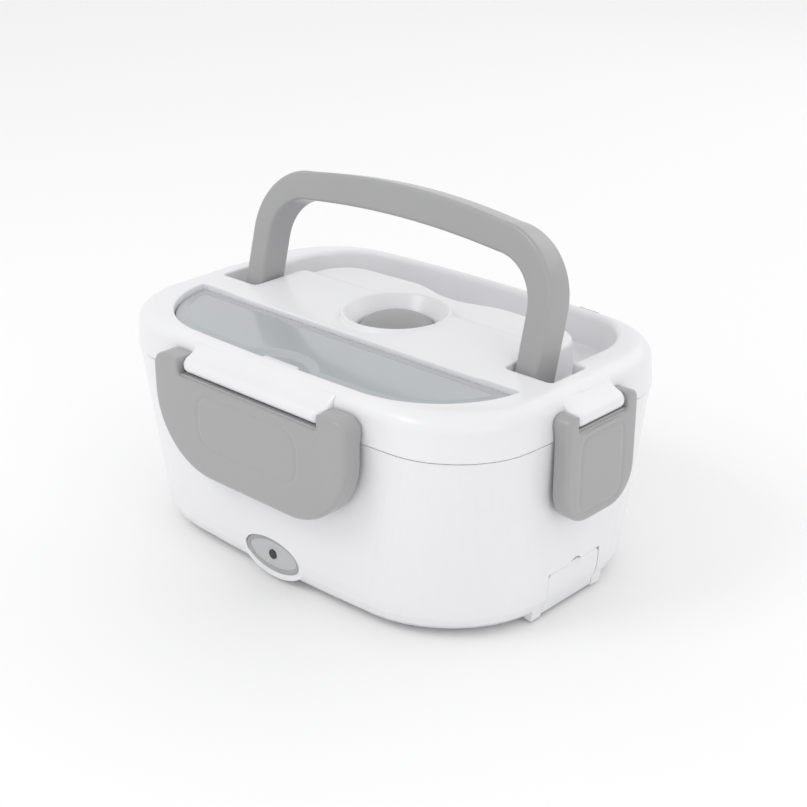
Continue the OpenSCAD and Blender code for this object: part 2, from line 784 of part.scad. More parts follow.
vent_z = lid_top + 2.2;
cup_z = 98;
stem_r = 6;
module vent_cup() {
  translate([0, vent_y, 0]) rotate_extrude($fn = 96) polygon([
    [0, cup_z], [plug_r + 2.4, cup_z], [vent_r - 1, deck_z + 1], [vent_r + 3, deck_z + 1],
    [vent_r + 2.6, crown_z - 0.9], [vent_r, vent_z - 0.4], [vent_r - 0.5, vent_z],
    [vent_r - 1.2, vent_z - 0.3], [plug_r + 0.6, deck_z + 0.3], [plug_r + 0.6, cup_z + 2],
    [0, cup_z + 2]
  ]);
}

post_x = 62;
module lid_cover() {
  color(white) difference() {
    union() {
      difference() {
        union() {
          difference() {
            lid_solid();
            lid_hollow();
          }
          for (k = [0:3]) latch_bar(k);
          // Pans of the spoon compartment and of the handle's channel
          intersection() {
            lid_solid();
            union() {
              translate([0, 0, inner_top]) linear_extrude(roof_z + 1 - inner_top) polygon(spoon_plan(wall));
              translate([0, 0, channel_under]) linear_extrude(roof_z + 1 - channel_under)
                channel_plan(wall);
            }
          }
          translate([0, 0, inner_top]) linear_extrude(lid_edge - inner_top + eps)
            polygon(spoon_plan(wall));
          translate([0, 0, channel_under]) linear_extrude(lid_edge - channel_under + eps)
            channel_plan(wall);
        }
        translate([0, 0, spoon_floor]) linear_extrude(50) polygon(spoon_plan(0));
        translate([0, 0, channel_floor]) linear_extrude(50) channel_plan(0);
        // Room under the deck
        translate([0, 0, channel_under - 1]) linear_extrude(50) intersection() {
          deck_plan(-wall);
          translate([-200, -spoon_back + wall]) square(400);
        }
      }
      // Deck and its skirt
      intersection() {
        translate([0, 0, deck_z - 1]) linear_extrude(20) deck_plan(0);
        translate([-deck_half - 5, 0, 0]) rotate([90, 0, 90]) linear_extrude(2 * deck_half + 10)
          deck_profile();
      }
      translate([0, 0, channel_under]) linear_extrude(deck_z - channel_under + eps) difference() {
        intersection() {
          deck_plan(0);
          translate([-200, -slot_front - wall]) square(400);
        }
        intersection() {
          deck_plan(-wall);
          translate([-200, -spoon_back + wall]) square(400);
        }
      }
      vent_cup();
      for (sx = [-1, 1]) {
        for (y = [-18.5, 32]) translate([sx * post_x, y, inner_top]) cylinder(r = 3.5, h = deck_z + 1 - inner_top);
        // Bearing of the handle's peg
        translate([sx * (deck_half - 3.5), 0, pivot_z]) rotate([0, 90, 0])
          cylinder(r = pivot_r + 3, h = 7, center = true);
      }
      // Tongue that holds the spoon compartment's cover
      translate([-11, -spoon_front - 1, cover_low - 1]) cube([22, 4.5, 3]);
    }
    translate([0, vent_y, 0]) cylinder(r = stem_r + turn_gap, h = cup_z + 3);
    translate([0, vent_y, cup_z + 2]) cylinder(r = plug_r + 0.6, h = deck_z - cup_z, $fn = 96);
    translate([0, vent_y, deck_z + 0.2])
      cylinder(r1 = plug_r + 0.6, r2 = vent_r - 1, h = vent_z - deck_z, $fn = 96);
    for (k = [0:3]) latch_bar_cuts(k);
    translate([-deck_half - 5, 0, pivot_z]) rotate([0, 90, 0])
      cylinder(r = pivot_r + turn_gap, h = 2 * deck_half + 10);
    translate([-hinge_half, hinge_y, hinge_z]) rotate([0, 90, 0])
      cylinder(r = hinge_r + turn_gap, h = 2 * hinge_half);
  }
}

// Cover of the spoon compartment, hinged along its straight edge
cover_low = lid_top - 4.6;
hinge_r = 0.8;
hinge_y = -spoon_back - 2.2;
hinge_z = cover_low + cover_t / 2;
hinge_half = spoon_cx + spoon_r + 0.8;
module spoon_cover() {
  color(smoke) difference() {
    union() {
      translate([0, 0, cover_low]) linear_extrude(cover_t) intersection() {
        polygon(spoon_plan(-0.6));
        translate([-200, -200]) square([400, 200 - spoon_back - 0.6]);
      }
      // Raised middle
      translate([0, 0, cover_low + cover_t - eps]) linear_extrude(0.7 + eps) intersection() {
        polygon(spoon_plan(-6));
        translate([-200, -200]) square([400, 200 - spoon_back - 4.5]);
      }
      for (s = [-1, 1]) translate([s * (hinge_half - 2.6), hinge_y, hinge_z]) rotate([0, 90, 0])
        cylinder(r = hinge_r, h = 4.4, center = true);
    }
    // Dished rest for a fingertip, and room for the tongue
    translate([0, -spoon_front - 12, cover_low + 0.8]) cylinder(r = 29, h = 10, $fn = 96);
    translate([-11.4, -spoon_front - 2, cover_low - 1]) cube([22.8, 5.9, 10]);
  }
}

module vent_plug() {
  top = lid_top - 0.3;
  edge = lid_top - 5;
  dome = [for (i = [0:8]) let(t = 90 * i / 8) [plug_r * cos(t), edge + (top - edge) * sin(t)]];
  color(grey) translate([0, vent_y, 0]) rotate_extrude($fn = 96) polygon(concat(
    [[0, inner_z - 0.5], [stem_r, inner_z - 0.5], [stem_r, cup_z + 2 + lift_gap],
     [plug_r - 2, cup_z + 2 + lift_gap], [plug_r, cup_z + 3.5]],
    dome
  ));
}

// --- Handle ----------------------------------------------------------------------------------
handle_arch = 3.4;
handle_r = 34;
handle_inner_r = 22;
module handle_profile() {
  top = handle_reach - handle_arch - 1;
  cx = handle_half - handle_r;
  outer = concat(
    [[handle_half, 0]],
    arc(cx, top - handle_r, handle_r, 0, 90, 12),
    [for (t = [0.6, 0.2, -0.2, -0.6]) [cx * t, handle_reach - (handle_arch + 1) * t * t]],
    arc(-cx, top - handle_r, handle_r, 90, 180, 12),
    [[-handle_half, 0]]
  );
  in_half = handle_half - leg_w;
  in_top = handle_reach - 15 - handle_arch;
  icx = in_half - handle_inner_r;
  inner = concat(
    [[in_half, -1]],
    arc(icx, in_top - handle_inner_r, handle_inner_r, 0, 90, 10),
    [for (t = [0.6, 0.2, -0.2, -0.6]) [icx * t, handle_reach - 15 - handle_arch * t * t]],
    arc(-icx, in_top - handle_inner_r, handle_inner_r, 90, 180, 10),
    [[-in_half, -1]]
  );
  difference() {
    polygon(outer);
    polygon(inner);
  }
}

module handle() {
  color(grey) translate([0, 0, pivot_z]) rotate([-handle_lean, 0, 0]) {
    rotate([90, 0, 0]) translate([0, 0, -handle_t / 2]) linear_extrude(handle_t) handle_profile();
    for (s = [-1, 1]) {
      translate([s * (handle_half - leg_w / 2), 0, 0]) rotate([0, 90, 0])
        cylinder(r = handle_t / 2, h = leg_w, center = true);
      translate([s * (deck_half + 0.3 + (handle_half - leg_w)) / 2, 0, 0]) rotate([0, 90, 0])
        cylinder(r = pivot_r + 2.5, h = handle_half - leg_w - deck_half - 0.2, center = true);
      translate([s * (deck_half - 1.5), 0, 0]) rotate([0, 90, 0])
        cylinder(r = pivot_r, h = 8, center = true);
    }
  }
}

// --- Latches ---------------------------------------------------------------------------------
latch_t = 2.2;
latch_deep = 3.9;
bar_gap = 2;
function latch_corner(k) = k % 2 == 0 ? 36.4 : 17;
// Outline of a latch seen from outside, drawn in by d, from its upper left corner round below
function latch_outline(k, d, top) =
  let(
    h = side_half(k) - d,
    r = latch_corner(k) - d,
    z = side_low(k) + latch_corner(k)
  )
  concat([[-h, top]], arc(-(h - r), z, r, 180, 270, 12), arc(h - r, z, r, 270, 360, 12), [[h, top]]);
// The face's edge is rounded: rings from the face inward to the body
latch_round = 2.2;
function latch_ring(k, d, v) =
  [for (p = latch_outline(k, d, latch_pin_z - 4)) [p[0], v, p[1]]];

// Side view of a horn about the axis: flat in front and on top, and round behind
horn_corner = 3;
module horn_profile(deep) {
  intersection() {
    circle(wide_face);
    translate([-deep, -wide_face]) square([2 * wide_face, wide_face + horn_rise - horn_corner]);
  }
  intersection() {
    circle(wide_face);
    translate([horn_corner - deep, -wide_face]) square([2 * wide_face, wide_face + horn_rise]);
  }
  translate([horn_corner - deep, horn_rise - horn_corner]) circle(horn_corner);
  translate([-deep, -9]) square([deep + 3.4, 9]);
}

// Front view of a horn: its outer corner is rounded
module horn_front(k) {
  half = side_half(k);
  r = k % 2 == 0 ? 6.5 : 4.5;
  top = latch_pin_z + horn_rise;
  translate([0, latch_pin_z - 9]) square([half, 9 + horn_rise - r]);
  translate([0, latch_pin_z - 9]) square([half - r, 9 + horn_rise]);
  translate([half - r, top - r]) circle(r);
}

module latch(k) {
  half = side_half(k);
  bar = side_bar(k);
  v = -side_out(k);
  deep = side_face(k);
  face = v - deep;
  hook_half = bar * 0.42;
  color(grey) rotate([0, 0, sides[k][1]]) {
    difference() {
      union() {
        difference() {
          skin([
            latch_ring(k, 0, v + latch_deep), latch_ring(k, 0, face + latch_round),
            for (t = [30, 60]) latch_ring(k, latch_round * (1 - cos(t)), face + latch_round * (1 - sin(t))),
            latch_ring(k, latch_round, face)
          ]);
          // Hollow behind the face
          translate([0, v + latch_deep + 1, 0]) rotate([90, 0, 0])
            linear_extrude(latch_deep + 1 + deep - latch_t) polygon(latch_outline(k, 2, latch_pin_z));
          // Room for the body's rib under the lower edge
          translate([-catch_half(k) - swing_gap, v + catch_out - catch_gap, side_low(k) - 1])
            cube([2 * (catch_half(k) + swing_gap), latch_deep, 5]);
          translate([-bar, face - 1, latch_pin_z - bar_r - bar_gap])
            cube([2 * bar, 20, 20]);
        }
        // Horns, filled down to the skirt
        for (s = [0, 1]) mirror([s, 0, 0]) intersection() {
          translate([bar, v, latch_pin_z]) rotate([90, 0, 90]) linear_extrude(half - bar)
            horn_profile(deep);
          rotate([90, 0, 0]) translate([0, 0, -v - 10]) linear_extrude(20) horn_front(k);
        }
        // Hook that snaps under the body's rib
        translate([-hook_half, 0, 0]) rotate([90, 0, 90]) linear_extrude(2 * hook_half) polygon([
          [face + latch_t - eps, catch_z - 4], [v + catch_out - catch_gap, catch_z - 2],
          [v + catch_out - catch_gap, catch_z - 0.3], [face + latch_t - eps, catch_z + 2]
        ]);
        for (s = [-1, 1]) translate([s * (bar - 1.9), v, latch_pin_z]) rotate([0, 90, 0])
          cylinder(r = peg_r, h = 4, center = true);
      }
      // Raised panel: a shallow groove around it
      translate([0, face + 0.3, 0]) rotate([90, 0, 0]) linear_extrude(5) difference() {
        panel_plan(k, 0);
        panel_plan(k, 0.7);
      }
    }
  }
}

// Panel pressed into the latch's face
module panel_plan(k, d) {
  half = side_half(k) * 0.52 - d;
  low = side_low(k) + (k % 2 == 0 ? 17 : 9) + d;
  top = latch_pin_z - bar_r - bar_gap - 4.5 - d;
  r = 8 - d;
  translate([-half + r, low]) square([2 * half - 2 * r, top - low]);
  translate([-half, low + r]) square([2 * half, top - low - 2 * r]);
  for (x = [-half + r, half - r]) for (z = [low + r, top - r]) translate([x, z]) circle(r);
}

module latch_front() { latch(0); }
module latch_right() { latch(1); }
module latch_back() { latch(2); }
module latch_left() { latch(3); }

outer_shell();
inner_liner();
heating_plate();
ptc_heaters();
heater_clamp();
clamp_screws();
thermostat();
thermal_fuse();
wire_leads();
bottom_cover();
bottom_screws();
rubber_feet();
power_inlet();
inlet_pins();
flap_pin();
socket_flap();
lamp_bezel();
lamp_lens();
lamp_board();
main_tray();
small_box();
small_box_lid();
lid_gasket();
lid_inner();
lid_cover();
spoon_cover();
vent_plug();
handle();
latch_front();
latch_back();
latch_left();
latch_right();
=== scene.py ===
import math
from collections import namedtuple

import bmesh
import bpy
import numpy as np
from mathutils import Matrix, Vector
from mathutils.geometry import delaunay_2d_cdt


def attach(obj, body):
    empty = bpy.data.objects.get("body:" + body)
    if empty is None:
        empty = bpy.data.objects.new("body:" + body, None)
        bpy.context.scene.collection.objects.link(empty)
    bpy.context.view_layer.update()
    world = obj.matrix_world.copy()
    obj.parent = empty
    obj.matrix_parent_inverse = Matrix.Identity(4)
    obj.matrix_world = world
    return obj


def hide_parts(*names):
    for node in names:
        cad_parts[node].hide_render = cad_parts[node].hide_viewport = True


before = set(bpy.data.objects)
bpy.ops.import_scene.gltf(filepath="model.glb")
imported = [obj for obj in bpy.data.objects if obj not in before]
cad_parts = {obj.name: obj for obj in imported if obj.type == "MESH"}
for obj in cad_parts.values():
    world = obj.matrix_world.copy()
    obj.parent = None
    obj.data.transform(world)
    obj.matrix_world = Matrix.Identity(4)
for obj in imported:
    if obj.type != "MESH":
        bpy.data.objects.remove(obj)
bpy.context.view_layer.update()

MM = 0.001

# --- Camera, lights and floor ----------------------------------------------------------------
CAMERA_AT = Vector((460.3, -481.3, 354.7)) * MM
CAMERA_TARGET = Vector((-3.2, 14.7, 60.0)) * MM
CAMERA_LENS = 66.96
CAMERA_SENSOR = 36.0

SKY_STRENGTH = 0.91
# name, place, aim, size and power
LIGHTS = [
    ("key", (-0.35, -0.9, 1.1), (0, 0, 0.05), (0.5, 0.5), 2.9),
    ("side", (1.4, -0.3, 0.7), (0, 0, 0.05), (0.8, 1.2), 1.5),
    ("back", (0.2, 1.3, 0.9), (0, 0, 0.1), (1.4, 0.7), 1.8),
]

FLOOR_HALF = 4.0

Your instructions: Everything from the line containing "outer_shell();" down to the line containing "obj.data.transform(world)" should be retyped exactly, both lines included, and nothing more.

Exercise result:
outer_shell();
inner_liner();
heating_plate();
ptc_heaters();
heater_clamp();
clamp_screws();
thermostat();
thermal_fuse();
wire_leads();
bottom_cover();
bottom_screws();
rubber_feet();
power_inlet();
inlet_pins();
flap_pin();
socket_flap();
lamp_bezel();
lamp_lens();
lamp_board();
main_tray();
small_box();
small_box_lid();
lid_gasket();
lid_inner();
lid_cover();
spoon_cover();
vent_plug();
handle();
latch_front();
latch_back();
latch_left();
latch_right();
=== scene.py ===
import math
from collections import namedtuple

import bmesh
import bpy
import numpy as np
from mathutils import Matrix, Vector
from mathutils.geometry import delaunay_2d_cdt


def attach(obj, body):
    empty = bpy.data.objects.get("body:" + body)
    if empty is None:
        empty = bpy.data.objects.new("body:" + body, None)
        bpy.context.scene.collection.objects.link(empty)
    bpy.context.view_layer.update()
    world = obj.matrix_world.copy()
    obj.parent = empty
    obj.matrix_parent_inverse = Matrix.Identity(4)
    obj.matrix_world = world
    return obj


def hide_parts(*names):
    for node in names:
        cad_parts[node].hide_render = cad_parts[node].hide_viewport = True


before = set(bpy.data.objects)
bpy.ops.import_scene.gltf(filepath="model.glb")
imported = [obj for obj in bpy.data.objects if obj not in before]
cad_parts = {obj.name: obj for obj in imported if obj.type == "MESH"}
for obj in cad_parts.values():
    world = obj.matrix_world.copy()
    obj.parent = None
    obj.data.transform(world)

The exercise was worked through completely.